The study of the 3 dimensional features of a surface or site, which can be shown in a topographic map: a two dimensional representation of three dimensional land-forms.

*The topography of the area is mountainous and contains many rivers. *

The Trades: (noun)

A collective term referring to the builders of buildings: the contractors, plumbers, electricians, millworkers, masons, carpenters, etc.

Translation: (noun)

The various ways in which a concept is expressed in a project.
My concept was “weaving,” so I translated this through my materials by using lots of wicker furniture.

Transparency: (noun)

While glazing may offer literal visual transparency, the term typically connotes a project's conceptual transparency (open, visible, unmistakable) - it can signal clearly to the viewer its purpose.
The Chinatown Gate is a transparent border between two neighborhoods.
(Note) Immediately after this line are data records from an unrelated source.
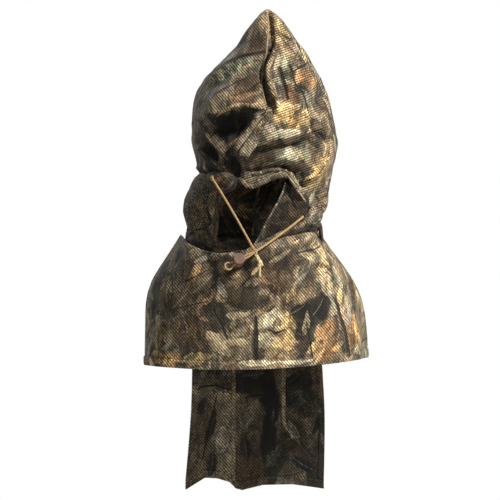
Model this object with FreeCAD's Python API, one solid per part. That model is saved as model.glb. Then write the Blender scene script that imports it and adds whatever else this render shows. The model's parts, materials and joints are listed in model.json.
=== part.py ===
"""Camouflage face mask: a hood with a drawcord face opening, a shoulder bib in front and a long
flap behind, all joined at one neck seam.

Frame: millimetres, +Z up, the wearer faces -Y and the wearer's left is +X.  The origin is the
centre of the neck seam.  Cloth is drawn as a thin skin between two lofts of the same outline, and
each skin is cut into the panels, hems and tapes that are sewn together on the real thing.
"""

import FreeCAD
import Part
import math
import os

Vector = FreeCAD.Vector
OUT = "parts"

# ---------------------------------------------------------------- driving dimensions, mm
CLOTH = 1.6            # thickness of a panel
SEW_GAP = 0.4          # clear width left along each sewn edge
ROUNDNESS = 2.2        # exponent of the rounded outlines, 2 is an ellipse
PLAN_Y = 5.0           # y of the widest line of the hood
WORLD = 900.0          # half size of a cutting block

LEVEL_STEP = 18.0      # height between two neighbouring outlines of a loft
OUTLINE_POINTS = 28    # points around one outline
OVERRUN = 6.0          # how far an inner loft runs past an open end

# hood outline: height, left, right, front, back
HOOD = [
    (8, -104, 88, -90, 95),
    (55, -108, 101, -94, 99),
    (110, -97, 113, -100, 104),
    (165, -101, 115, -102, 108),
    (215, -95, 107, -92, 101),
    (260, -66, 87, -70, 82),
    (300, -28, 59, -44, 58),
    (330, -6, 38, -20, 34),
    (348, 9, 20, -2, 14),
]
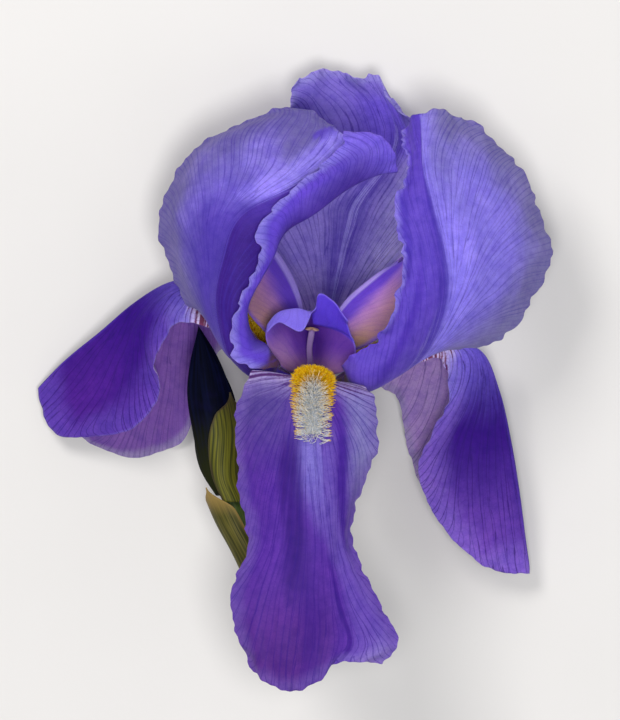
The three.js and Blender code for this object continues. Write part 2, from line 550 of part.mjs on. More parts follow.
// ---- leafy sheaths round a stem ----
// A sheath wraps the curve through stations at their radii, between two angles about
// that curve, and narrows towards its tip.
function sheath(stations, fromTurn, toTurn, [across, along], narrowing) {
  const points = [];
  for (let i = 0; i <= along; i += 1) {
    const s = i / along;
    const centre = alongCurve(stations, s, asVector);
    const radius = alongCurve(stations, s, (p) => new THREE.Vector3(p[3], 0, 0)).x;
    const spread = (toTurn - fromTurn) * (1 - narrowing * s ** 3);
    const row = [];
    for (let j = 0; j <= across; j += 1) {
      const turn = (fromTurn + toTurn) / 2 + spread * (j / across - 0.5);
      const out = new THREE.Vector3(Math.sin(turn), 0, Math.cos(turn));
      row.push(centre.clone().addScaledVector(out, radius));
    }
    points.push(row);
  }
  return closedSheet(points, () => SHEATH_THICKNESS);
}

const group = new THREE.Group();

function place(name, geometry, colour, roughness) {
  geometry.translate(-CENTRE_X, -CENTRE_Y, -LOWEST_Z);
  geometry.computeVertexNormals();
  const material = new THREE.MeshStandardMaterial({ color: colour, roughness, metalness: 0 });
  const mesh = new THREE.Mesh(geometry, material);
  mesh.name = name;
  group.add(mesh);
}

// ---- the petals ----
place('standard_left', petal(STANDARD_LEFT, STANDARD_GRID, 0.34,
  { height: 0.5, waves: 6, phase: 0.1, tipHeight: 0.3, tipWaves: 3 }), COLOURS.standard, 0.6);
place('standard_right', petal(STANDARD_RIGHT, STANDARD_GRID, 0.6,
  { height: 0.6, waves: 6, phase: 0.3, tipHeight: 0.5, tipWaves: 3 }), COLOURS.standard, 0.6);
place('standard_back', petal(STANDARD_BACK, STANDARD_GRID, 0.5,
  { height: 0.9, waves: 5, phase: 0.6, tipHeight: 1.0, tipWaves: 3 }), COLOURS.standard, 0.6);
place('fall_front', petal(FALL_FRONT, FALL_GRID, 0.5,
  { height: 0.6, waves: 5, phase: 0.2, tipHeight: 0.5, tipWaves: 3 }), COLOURS.fall, 0.6);
place('fall_left', petal(FALL_LEFT, FALL_GRID, 0.5,
  { height: 0.5, waves: 5, phase: 0.5, tipHeight: 0.4, tipWaves: 3 }), COLOURS.fall, 0.6);
place('fall_right', petal(FALL_RIGHT, FALL_GRID, 0.5,
  { height: 0.5, waves: 5, phase: 0.8, tipHeight: 0.4, tipWaves: 3 }), COLOURS.fall, 0.6);

// ---- the beards ----
place('beard_front', beard(FALL_FRONT,
  { face: -1, from: 0.17, to: 0.5, halfWidth: 2.2, seed: 11 }), COLOURS.beard, 0.8);
place('beard_left', beard(FALL_LEFT,
  { face: 1, from: 0.13, to: 0.36, halfWidth: 1.8, seed: 23 }), COLOURS.beard, 0.8);
place('beard_right', beard(FALL_RIGHT,
  { face: -1, from: 0.13, to: 0.34, halfWidth: 1.8, seed: 37 }), COLOURS.beard, 0.8);

// ---- the style arms with their crests ----
const NO_WAVES = { height: 0, waves: 0, phase: 0, tipHeight: 0, tipWaves: 0 };
place('style_arm_front', petal(STYLE_FRONT, STYLE_GRID, 0.5, NO_WAVES), COLOURS.style, 0.6);
place('style_arm_left', petal(STYLE_LEFT, STYLE_GRID, 0.5, NO_WAVES), COLOURS.style, 0.6);
place('style_arm_right', petal(STYLE_RIGHT, STYLE_GRID, 0.5, NO_WAVES), COLOURS.style, 0.6);

// ---- the stamens, between each style arm and its fall ----
const STAMEN_STEPS = 8;
const STAMEN_SIDES = 6;
const STAMEN_FRONT = [[4.6, 0.2, 5.2, 0.7], [4.1, 2.4, 8.8, 0.9], [3.6, 7.0, 12.0, 0.9],
  [4.1, 11.0, 14.4, 1.1], [4.3, 12.6, 15.2, 0.8]];
const STAMEN_LEFT = [[1.4, 0.8, -1.7, 0.6], [-1.3, 6.6, -2.6, 0.7], [-4.6, 12.4, -4.0, 0.7],
  [-7.8, 18.0, -5.6, 0.9], [-9.0, 19.8, -6.4, 0.7]];
const STAMEN_RIGHT = [[8.6, 0.8, -1.6, 0.6], [11.2, 5.6, -2.4, 0.6], [14.4, 10.4, -4.0, 0.7],
  [18.0, 14.8, -5.8, 0.9], [19.2, 16.0, -6.6, 0.7]];
place('stamen_front', roundBody(STAMEN_FRONT, STAMEN_STEPS, STAMEN_SIDES), COLOURS.stamen, 0.6);
place('stamen_left', roundBody(STAMEN_LEFT, STAMEN_STEPS, STAMEN_SIDES), COLOURS.stamen, 0.6);
place('stamen_right', roundBody(STAMEN_RIGHT, STAMEN_STEPS, STAMEN_SIDES), COLOURS.stamen, 0.6);

// ---- tube, ovary and stem ----
const TUBE = [[AXIS_X, -16.0, 0, 2.4], [AXIS_X, -10.0, 0, 2.6], [AXIS_X, -6.0, 0, 3.6],
  [AXIS_X, TUBE_TOP_Y, 0, 5.2]];
place('perianth_tube', roundBody(TUBE, 6, 12), COLOURS.tube, 0.55);
const OVARY = [[5.4, -33.7, -0.4, 2.8], [5.2, -28.0, -0.2, 3.9], [5.0, -22.0, 0, 3.9],
  [AXIS_X, -16.4, 0, 2.7]];
place('ovary', roundBody(OVARY, 8, 12, 0.09), COLOURS.ovary, 0.5);
const STEM = [[9.2, -69.4, -2.4, STEM_RADIUS], [8.8, -62.0, -2.1, STEM_RADIUS], [7.4, -50.0, -1.4, 3.0],
  [5.6, -34.4, -0.4, 2.8]];
const BRANCH = [[8.6, -65.2, -2.4, BRANCH_RADIUS], [1.0, -60.0, -3.4, BRANCH_RADIUS],
  [-7.6, -52.0, -5.0, 2.6], [-13.0, -40.0, -7.0, 2.8], [-16.4, -30.4, -8.6, 3.2]];
place('stem', joined([roundBody(STEM, 8, 10), roundBody(BRANCH, 10, 10)]), COLOURS.stem, 0.5);

// ---- the spathe valves round the ovary ----
const SPATHE_INNER = [[7.0, -46.5, -1.2, 3.8], [5.6, -36.0, -0.4, 5.0], [5.0, -24.0, 0, 5.6],
  [5.0, -11.0, 0, 4.6]];
place('spathe_inner', sheath(SPATHE_INNER, 2.3, 5.6, [9, 9], 0.7), COLOURS.spathe, 0.6);
const SPATHE_OUTER = [[7.9, -54.5, -1.7, 3.9], [6.9, -46.0, -1.1, 5.5], [5.9, -38.0, -0.4, 6.3],
  [5.0, -24.0, 0, 7.0], [5.4, -8.0, 0, 5.8]];
place('spathe_outer', sheath(SPATHE_OUTER, -0.9, 2.5, [9, 9], 0.8), COLOURS.spathe, 0.6);

// ---- the bud on its branch ----
const BUD = [[-17.2, -28.6, -9.0, 2.8], [-19.4, -21.0, -10.4, 4.8], [-20.3, -11.0, -11.8, 6.0],
  [-21.6, -3.0, -13.0, 5.6], [-22.8, 5.0, -14.4, 3.4], [-24.2, 13.0, -15.6, 0.02]];
place('bud', roundBody(BUD, 12, 14), COLOURS.bud, 0.45);
const BUD_SPATHE = [[-15.6, -31.0, -8.0, 4.2], [-18.6, -24.0, -9.6, 5.0], [-20.0, -13.0, -11.2, 7.0],
  [-21.5, -3.6, -12.6, 7.1]];
place('bud_spathe', sheath(BUD_SPATHE, -0.55, 2.2, [9, 9], 0.9), COLOURS.spathe, 0.6);
const DRY_BRACT = [[-9.4, -48.4, -5.5, 4.0], [-12.0, -42.4, -6.6, 4.4], [-14.8, -36.0, -7.8, 5.0],
  [-17.2, -27.4, -9.2, 6.5]];
place('bud_bract_dry', sheath(DRY_BRACT, -2.4, 0.6, [7, 8], 0.6), COLOURS.dry, 0.8);

export default group;
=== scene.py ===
"""Bearded iris flower, cut from the plant and laid on its back.

The petals, beards, style arms, stamens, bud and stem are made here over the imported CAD
part and stand for its solids. Lengths are metres, except in the tables of rows, which are
millimetres on the flower's own axis, as in the part's source.
"""

import math

import bpy
import numpy as np
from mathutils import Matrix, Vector


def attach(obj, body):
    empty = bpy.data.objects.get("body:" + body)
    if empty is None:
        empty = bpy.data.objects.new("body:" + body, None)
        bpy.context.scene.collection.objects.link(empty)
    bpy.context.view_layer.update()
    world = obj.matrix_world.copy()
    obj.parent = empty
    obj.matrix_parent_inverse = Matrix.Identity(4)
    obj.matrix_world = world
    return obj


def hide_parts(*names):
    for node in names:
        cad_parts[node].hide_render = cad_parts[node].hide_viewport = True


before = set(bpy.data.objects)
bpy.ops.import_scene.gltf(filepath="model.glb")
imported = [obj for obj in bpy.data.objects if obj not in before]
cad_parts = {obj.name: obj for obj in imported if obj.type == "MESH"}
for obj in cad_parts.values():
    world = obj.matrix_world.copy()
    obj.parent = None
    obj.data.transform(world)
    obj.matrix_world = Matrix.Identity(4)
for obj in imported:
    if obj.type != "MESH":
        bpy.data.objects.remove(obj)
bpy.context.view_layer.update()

MM = 0.001
LIFT = np.array([0.4, 0.1, 39.0])     # from the tables' axis to the frame's origin
TURN = 2 * math.pi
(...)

Glass bus shelters are functionally transparent; you’d never mistake them for anything but an uncomfortable place to wait for a bus.

Typology: (noun)

A building type, classified based on various characteristics.
The suburban single-family-home on a big lot with a 2 car garage is the “American Dream,” but given our current environmental and economic situation, perhaps we should examine other typologies.

U

V

Vernacular: (noun or adjective)

Traditional local or regional style, method, and materials used to design and build. Vernacular is not one particular style or method; every region has its own vernacular, for example, New England vernacular, Swiss vernacular, etc. However, architects will refer broadly to “the vernacular” when discussing the general concept of using regionally-specific building methods.

Vignette (noun)

An (often sketchy) visualization of a point of view in or around a project design, meant to evoke the feeling, atmosphere, or design qualities one would experience in the space. Typically created as a series of vignettes.

W

X

Y

Z

Zaha (proper noun)

The first name of Zaha Hadid, widely known as a highly successful Iranian/British female architect - an innovator of parametric style.